As criminal defense attorney’s, we frequently hear the same question: “How can you defend those guilty people?” Erroneously presupposed by those who ask this questions is that all the people that we represent are all guilty. We have different responses when asked this question depending on who asks and how they ask it. Sometimes, I’ll remind and/or inform those people about the instances over the past several years, about which I’ve read where innocent people in the United States have been falsely accused of crimes. Their nightmares serve as, among many other things, reminders of the importance of our role as criminal defense lawyers. I try to share true stories to those who inquire to remind them that people, just like you and I, can have their liberty stripped at any moment even though they have done nothing wrong.

I make sure to remind them about what happened to Wilbert Lee and Freddie Pitts. Thirty six years ago, two gas station attendants were murdered in a segregated town in the Florida Panhandle. Lee and Pitts were arrested and later stood trial for the murders. Feelings against them ran high during their trials. The crucial piece of evidence was that one of their friends had argued with a gas station attendant about using the whites-only bathroom. The all-white jury sent the two black men to Death Row. Their conviction was based largely on the testimony of a witness who was threatened by interrogators and “hypnotized” by prosecutors. They spent 12 years in prison, nine of them on Death Row, before being freed. Another man confessed to the killings.

More recently, there was the arrest in Tampa, Florida of Johnny Golden, who was charged with bank robbery. Even though he had a pay slip showing he had worked for a labor pool in North Carolina the day Tampa police accused him of robbing the bank and had his supervisor and four other people vouch for his alibi, he still was held by authorities who were certain that they had the right man. On December 8, 1997, the day Golden’s trial was to start, the primary witness, a bank teller who was robbed, came into court and took a look at Golden and said that he wasn’t the robber. Prosecutors dropped the charges. Golden spent six months in jail, losing his truck and his home. He also lost spending precious time with his wife and infant son who was 3 months old when he was arrested.
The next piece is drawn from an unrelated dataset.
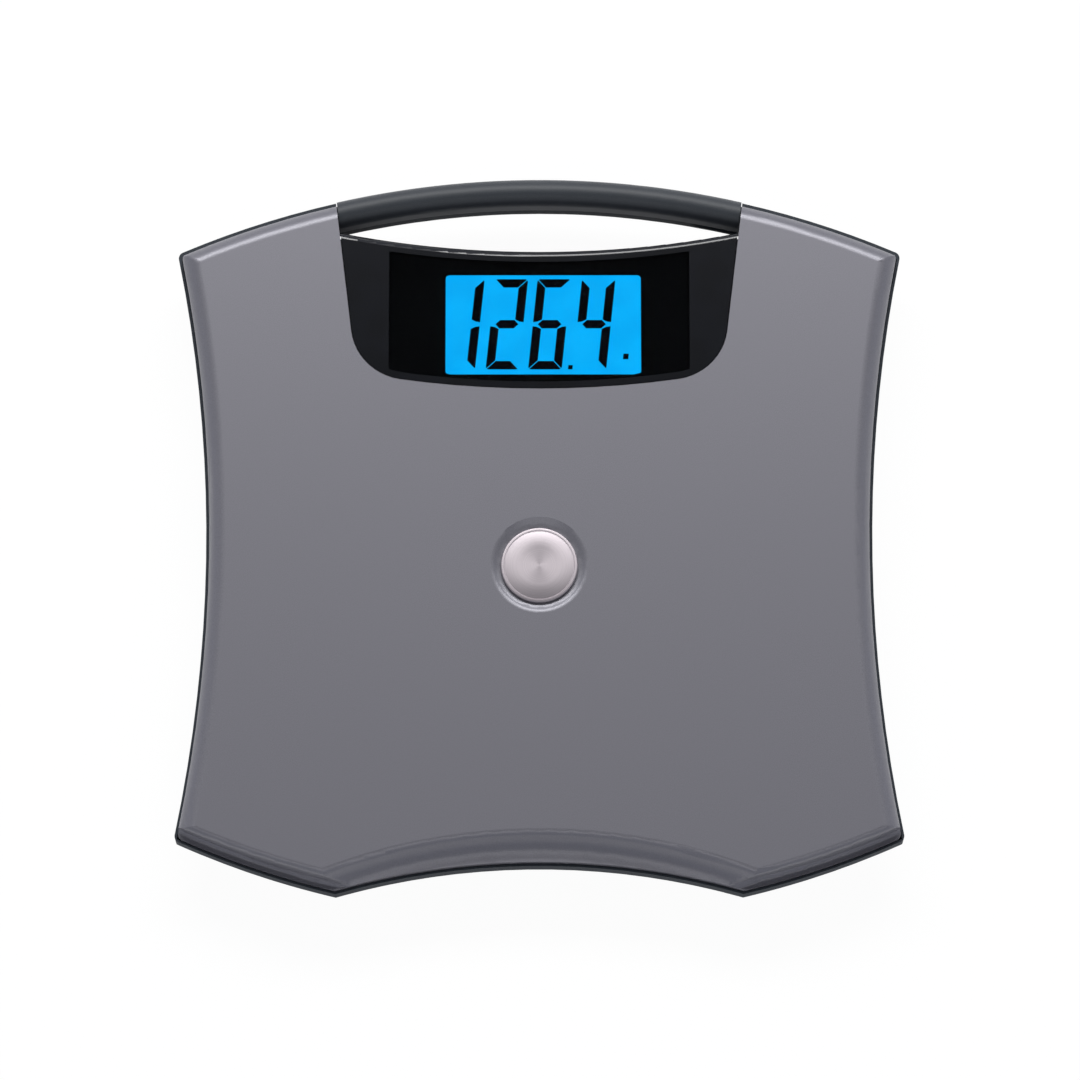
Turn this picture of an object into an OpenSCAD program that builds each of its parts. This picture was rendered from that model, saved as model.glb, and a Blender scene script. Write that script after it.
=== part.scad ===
// Electronic bathroom scale with a carrying handle, in millimetres.
// The floor is z = 0, +Y points to the handle and -Y to the scooped front edge.

/* [Plan] */
// Overall depth, from the front tips to the back of the handle
scale_depth = 327.2; // [318:0.2:336]
// Radius of the back arc, shared by the rim and the handle
back_r = 395; // [375:1:430]
// Radius of the two front arcs
front_r = 387; // [370:1:410]
// Radius of the two hollow side arcs
side_r = 673; // [600:1:800]
// Half of the width at the waist
waist_half = 147.6; // [146:0.1:150]
// Place of the waist along the depth
waist_y = -9.9; // [-16:0.1:-4]
// Half of the distance between the two front tips
tip_x = 89.2; // [84:0.1:95]
// Radius of the hollow front edge between the tips
scallop_r = 322; // [290:1:380]
// Rounding of the four outer corners, in plan
corner_r = 3; // [1.5:0.5:5]

/* [Heights] */
// Top of the platform
top_z = 42; // [41:0.1:44]
// Top of the lower shell's rim
rim_z = 30; // [29.5:0.1:30.5]
// Underside of the lower shell
base_z = 8; // [7.5:0.1:8.2]
// Rounding of the lower shell's bottom edge
flare_r = 16; // [12:0.5:17]
// Height of the ledge along the platform's front edge
ledge_z = 31.5; // [31:0.1:33]

/* [Shells] */
// Wall of the platform
platform_wall = 2.4; // [2:0.1:2.8]
// Wall of the lower shell
base_wall = 2.4; // [2.2:0.1:2.8]
// Width of the rim left outside the platform at the back
lip_back = 2.8; // [2:0.1:3]
// Width of the rim left outside the platform at the sides
lip_side = 1.2; // [0.8:0.1:1.8]
// Width of the rim left outside the platform at the front
lip_front = 0.9; // [0.6:0.1:1.2]
// Play between the platform and the rim
shell_gap = 0.3; // [0.2:0.05:0.4]
// Height of the seat that the platform's skirt stands over
seat_z = 26; // [25.6:0.1:26.6]
// Rounding of the platform's edge at the back and sides
edge_r = 8; // [6:0.5:9]
// Rounding of the platform's edge at the front
front_edge_r = 3; // [2.9:0.1:3.5]
// Hollow between the front riser and the ledge
front_cove_r = 2.2; // [1.6:0.1:2.8]
// Distance of the front riser inside the outline
riser_in = 4.8; // [4.4:0.1:5.6]
// Thickness of the platform's ribs
rib_w = 1.6; // [1.2:0.1:2.4]
// Lower edge of the platform's ribs
rib_z = 31; // [30:0.5:34]

/* [Front scoop] */
// Radius of the scoop's crease, in plan
scoop_r = 258; // [240:1:280]
// Distance of the crease behind the hollow front edge, at the middle
scoop_in = 11; // [10:0.1:13]
// Steepest slope of the scoop
scoop_slope = 62; // [55:1:70]
// Length of the scoop's straight slope
scoop_slope_l = 1; // [0.8:0.1:3]
// Rounding at the top of the scoop
scoop_edge_r = 4; // [3.2:0.1:5]

/* [Display bay and finger gap] */
// Half width of the bay at its measuring line
bay_half = 84.8; // [82:0.1:86]
// Place of the measuring line along the depth
bay_line_y = 98.4; // [96:0.1:101]
// Widening of the bay towards the handle
bay_flare = 0.12; // [0.08:0.01:0.15]
// Front end of the bay
bay_front_y = 62.9; // [61.5:0.1:63.5]
// Radius of the bay's front arc
bay_front_r = 440; // [400:5:520]
// Rounding of the bay's two front corners
bay_corner_r = 26; // [22:1:30]
// Front end of the finger gap, at the middle
gap_front_y = 127.4; // [126:0.1:128.5]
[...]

Another case of innocence occurred in Orlando in late 1998. Kenneth Taylor was about to take his wife and 2 year old daughter to breakfast when he was arrested by hooded officers from the fugitive squad who surrounded Taylor with their guns drawn. With his family and neighbors stunned and watching in disbelief, he was handcuffed and placed into a sheriff’s van. Four weeks later, after 12 days in jail and 16 days confined to his home with an electronic monitoring bracelet, the state attorney’s office announced to the court that they had no case against Taylor. All along Taylor claimed he was innocent of raping the female victim. Police and prosecutors were not persuaded even though the victim had contracted gonorrhea during the assault and tests showed that Taylor didn’t have it. Also, Taylor had an alibi proving that he was working 500 miles away at the time of the crime.

These are just several examples of cases where injustices have taken place over the past several years. Thankfully, they happen infrequently. Most of the time, law enforcement officers and prosecutors work diligently to safeguard against horror stories like the above mentioned. However, they do take place. That’s why our role in the process is so critical. It’s so important that we continue to fight zealously on every case. Let’s continue to remind the countless people who inquire how we can “do what we do” that they’re “not” all guilty.